**PROBLEM DESCRIPTION:** Return the lines from the line containing "tumbler_outline(), glass, parts)" through the line containing "its imported frame." exactly. No other line should appear in the answer.

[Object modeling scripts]

*****

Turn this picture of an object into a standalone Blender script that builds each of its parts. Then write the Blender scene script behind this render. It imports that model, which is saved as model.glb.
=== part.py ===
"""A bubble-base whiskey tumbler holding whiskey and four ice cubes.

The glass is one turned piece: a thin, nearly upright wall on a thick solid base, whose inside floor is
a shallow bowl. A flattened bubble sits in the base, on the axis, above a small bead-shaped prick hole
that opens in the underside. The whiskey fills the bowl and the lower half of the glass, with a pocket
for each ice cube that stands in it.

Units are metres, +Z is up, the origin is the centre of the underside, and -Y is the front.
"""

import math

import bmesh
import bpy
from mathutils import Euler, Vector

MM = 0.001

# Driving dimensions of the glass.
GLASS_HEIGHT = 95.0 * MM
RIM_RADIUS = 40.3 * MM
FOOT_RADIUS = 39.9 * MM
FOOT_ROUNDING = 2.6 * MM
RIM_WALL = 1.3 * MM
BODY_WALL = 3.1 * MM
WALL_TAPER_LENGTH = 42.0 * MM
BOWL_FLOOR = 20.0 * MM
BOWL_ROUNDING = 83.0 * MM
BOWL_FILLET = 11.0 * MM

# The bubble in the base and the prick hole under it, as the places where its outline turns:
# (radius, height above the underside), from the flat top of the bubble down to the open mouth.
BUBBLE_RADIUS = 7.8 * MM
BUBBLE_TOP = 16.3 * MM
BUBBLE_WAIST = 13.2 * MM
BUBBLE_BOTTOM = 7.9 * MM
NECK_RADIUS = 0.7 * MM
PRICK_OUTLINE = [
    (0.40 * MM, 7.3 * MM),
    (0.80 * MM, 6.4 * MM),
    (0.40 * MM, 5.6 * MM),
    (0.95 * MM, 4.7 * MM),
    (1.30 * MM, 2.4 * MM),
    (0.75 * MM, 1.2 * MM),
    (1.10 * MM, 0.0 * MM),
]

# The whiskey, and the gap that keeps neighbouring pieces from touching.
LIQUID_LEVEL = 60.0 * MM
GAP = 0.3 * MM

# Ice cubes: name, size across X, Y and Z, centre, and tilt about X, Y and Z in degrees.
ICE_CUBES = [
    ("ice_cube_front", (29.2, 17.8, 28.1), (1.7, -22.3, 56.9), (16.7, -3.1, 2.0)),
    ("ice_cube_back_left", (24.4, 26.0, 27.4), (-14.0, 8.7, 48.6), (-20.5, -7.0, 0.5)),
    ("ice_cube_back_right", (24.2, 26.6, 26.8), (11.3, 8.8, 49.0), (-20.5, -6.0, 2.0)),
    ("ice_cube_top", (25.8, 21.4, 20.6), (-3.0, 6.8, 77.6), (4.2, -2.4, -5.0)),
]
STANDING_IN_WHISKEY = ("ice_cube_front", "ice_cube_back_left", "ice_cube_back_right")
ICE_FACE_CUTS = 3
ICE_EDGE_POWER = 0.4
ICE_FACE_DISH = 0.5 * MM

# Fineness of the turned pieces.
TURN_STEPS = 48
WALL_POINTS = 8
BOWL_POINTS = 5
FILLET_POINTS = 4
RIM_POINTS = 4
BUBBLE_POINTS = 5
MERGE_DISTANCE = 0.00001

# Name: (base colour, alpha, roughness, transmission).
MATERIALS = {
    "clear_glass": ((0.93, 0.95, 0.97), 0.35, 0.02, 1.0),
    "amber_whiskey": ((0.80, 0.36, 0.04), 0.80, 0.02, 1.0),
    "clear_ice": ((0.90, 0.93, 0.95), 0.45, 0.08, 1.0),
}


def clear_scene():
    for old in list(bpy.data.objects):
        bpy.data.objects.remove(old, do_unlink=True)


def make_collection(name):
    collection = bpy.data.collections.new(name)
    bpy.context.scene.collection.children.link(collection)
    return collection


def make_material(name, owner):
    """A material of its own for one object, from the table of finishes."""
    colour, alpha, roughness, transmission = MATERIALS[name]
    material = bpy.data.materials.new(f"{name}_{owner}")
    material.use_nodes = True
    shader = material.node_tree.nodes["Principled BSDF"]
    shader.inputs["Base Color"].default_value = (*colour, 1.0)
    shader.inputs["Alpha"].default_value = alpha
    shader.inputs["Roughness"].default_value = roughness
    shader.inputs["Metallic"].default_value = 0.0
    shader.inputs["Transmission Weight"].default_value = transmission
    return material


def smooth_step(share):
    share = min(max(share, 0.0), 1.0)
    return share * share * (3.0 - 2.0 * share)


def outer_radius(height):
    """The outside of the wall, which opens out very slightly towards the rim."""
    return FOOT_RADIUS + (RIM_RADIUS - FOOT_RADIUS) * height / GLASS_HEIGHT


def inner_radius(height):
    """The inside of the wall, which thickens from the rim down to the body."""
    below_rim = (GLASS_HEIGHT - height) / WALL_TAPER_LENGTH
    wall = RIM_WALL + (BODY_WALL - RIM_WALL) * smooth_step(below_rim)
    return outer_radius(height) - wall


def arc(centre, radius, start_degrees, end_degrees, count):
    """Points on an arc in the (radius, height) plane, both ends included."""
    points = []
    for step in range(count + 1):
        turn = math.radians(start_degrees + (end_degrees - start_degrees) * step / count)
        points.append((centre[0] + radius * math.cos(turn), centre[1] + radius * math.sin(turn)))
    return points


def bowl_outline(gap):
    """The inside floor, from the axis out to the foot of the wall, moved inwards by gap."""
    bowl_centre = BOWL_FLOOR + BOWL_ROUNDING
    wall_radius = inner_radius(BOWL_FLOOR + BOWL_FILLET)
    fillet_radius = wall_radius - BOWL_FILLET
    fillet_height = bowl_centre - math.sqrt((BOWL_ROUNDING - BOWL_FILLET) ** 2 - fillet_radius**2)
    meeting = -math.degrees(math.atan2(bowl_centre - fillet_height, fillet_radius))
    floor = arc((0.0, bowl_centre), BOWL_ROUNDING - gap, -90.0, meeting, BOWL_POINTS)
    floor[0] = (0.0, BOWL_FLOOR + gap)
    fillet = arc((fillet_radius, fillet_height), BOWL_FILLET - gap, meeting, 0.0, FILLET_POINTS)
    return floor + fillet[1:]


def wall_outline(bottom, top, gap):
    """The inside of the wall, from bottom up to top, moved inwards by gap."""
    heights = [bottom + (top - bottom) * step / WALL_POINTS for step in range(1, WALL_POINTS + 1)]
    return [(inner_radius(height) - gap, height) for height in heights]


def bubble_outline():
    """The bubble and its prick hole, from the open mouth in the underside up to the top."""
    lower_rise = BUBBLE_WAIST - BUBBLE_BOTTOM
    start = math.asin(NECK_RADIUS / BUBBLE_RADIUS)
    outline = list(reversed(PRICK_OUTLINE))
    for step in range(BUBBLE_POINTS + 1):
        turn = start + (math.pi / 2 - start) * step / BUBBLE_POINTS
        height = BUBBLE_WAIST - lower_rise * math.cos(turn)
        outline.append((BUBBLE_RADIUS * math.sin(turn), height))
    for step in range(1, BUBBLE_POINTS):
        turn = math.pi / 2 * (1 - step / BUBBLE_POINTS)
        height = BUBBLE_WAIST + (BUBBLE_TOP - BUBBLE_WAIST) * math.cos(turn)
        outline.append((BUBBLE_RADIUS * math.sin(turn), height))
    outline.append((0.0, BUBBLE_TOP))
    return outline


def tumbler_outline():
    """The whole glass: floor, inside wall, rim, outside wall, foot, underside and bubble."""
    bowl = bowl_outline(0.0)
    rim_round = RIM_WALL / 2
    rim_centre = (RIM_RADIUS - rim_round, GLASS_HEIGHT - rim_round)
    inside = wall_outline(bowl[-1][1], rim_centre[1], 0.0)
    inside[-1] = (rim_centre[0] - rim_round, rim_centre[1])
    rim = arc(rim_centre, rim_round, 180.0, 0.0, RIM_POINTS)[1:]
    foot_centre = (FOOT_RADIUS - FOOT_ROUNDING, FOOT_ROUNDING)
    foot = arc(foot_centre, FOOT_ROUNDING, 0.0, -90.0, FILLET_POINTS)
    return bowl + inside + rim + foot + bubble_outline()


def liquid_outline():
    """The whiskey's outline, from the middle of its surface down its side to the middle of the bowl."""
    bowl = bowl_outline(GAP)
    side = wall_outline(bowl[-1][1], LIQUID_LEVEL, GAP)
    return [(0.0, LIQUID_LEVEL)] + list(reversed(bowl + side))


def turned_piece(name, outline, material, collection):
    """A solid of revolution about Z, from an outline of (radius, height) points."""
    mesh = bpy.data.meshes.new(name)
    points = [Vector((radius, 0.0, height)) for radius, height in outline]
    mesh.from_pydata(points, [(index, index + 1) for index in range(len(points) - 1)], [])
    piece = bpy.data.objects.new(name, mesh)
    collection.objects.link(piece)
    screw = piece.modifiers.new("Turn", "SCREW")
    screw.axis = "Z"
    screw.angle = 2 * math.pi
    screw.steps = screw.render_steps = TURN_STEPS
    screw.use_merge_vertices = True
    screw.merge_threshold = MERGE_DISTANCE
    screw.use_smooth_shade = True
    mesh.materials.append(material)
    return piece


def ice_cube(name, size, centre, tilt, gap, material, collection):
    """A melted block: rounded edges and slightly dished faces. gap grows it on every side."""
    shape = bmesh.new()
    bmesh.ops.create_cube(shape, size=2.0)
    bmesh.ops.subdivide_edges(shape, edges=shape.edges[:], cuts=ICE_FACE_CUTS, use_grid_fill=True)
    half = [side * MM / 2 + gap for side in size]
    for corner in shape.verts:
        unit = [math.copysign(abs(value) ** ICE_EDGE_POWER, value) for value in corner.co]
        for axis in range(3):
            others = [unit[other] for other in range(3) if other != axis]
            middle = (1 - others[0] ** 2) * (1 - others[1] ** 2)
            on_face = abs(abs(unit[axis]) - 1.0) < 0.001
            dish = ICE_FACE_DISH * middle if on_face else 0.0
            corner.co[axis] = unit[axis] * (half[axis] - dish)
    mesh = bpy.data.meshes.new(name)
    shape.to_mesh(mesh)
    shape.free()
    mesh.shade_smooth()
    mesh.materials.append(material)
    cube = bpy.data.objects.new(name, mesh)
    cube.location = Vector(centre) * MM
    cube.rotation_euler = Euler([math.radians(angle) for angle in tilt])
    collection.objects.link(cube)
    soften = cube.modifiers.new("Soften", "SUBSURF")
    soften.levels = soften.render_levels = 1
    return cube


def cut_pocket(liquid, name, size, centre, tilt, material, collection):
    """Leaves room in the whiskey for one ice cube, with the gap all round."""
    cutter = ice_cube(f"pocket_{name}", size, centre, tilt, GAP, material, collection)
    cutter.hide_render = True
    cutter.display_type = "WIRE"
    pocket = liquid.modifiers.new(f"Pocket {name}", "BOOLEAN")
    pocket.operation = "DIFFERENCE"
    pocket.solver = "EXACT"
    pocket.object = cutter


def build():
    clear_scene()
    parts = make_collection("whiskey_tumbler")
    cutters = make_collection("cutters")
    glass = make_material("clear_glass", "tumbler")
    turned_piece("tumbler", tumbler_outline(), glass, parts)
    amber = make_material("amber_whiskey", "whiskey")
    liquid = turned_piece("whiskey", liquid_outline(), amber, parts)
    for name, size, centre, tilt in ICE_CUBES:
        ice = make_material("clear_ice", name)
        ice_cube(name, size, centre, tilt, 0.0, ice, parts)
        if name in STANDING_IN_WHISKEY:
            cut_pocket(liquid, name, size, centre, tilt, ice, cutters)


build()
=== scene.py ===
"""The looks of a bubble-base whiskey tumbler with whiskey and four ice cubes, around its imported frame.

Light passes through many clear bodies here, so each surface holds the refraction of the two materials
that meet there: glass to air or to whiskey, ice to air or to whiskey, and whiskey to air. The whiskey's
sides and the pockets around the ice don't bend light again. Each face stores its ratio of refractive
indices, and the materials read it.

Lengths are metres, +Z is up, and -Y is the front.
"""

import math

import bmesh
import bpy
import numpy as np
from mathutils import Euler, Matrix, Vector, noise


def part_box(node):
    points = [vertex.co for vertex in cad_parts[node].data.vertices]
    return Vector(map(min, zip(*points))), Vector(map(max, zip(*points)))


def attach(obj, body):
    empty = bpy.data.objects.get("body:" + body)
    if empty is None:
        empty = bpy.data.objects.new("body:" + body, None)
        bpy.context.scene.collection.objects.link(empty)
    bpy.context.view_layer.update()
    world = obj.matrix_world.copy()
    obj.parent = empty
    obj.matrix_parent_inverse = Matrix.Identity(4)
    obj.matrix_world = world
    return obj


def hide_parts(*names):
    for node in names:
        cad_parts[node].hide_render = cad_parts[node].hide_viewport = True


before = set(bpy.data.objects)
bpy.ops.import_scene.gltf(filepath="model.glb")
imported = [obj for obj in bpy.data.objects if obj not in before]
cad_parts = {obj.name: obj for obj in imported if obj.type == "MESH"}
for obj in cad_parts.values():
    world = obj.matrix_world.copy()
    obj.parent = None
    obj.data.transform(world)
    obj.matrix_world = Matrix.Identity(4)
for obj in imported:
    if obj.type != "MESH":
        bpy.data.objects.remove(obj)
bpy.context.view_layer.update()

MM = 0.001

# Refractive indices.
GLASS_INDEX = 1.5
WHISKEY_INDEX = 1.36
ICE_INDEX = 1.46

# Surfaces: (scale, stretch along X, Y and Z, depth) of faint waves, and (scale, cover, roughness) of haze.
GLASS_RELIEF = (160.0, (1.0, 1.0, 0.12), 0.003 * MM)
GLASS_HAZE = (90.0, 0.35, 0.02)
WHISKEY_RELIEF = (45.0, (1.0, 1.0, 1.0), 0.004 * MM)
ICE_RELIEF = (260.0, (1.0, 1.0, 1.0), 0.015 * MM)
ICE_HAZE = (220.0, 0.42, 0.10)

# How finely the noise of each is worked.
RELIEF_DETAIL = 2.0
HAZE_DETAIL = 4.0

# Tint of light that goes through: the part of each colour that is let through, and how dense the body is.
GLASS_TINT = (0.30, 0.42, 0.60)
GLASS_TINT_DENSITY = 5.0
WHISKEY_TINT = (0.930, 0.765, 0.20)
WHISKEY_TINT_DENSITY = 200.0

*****

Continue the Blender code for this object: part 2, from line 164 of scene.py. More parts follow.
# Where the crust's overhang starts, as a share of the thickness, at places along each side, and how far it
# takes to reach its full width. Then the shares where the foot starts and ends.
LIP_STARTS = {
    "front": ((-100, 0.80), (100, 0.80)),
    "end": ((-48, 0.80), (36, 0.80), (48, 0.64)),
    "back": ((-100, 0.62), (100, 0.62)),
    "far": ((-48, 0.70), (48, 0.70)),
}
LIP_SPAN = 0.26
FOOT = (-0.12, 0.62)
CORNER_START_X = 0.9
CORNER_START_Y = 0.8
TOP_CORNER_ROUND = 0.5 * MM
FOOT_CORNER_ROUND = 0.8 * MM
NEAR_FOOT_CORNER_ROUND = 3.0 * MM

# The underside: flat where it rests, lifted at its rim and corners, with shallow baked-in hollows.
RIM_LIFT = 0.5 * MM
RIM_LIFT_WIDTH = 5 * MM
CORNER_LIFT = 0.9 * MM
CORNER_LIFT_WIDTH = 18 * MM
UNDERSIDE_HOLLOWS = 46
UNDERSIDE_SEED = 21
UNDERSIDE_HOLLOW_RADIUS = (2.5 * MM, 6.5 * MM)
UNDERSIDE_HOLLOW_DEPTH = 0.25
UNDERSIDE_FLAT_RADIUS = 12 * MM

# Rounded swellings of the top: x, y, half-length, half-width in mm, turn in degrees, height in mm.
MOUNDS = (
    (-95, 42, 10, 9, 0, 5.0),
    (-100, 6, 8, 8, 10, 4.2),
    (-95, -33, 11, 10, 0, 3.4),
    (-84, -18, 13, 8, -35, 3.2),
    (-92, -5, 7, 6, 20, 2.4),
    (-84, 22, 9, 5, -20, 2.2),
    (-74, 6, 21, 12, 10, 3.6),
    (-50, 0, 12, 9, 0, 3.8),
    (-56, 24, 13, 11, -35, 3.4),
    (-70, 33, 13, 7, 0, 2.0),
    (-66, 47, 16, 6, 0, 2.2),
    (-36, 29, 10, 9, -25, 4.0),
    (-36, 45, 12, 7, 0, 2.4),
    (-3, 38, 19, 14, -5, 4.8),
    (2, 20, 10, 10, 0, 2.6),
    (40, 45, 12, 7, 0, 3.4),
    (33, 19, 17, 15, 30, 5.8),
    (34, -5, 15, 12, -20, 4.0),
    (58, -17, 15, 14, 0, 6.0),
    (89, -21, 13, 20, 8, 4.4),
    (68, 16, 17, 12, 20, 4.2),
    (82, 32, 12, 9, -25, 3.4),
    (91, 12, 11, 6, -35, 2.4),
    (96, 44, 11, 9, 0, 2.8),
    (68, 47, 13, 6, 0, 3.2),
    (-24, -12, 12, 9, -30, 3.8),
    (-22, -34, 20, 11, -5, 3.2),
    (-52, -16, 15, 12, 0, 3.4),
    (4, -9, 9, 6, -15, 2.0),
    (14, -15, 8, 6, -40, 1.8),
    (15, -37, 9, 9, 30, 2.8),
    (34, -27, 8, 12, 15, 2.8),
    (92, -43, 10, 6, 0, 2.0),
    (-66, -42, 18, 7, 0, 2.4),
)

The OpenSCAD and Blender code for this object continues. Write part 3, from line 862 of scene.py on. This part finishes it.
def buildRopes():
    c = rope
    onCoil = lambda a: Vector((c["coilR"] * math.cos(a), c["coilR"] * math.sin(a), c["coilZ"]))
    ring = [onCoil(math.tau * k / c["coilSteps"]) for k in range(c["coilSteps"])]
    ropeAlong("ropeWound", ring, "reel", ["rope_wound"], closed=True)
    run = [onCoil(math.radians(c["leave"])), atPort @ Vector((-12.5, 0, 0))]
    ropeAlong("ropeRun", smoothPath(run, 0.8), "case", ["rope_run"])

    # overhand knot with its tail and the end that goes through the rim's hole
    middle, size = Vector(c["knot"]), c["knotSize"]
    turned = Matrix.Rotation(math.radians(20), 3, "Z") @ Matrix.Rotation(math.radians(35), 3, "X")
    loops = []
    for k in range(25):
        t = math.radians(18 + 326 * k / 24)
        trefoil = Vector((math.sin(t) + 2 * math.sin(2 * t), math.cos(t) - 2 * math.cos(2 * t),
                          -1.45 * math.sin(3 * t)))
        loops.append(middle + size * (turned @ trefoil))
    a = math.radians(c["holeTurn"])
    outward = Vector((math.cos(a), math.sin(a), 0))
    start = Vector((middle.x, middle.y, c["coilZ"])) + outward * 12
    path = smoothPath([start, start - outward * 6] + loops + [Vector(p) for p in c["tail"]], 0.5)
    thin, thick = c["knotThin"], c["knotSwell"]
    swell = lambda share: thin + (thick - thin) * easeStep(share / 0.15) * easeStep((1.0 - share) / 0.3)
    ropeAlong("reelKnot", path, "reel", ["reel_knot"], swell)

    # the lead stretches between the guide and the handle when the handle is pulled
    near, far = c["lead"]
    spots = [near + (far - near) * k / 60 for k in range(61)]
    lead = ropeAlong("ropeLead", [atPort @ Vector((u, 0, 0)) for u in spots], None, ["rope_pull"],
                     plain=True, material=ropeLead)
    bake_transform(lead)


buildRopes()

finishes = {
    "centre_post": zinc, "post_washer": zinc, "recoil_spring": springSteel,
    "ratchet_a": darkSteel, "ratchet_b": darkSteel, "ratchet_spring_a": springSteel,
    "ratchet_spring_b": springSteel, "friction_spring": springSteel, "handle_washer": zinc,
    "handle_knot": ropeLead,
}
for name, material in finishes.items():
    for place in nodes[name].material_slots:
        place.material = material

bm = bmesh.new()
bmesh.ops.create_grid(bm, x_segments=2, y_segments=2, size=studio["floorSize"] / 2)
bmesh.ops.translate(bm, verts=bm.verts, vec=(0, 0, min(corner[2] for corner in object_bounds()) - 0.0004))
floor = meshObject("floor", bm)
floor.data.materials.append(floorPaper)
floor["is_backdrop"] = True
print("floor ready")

*****

**EXERCISE RESPONSE:**
    turned_piece("tumbler", tumbler_outline(), glass, parts)
    amber = make_material("amber_whiskey", "whiskey")
    liquid = turned_piece("whiskey", liquid_outline(), amber, parts)
    for name, size, centre, tilt in ICE_CUBES:
        ice = make_material("clear_ice", name)
        ice_cube(name, size, centre, tilt, 0.0, ice, parts)
        if name in STANDING_IN_WHISKEY:
            cut_pocket(liquid, name, size, centre, tilt, ice, cutters)


build()
=== scene.py ===
"""The looks of a bubble-base whiskey tumbler with whiskey and four ice cubes, around its imported frame.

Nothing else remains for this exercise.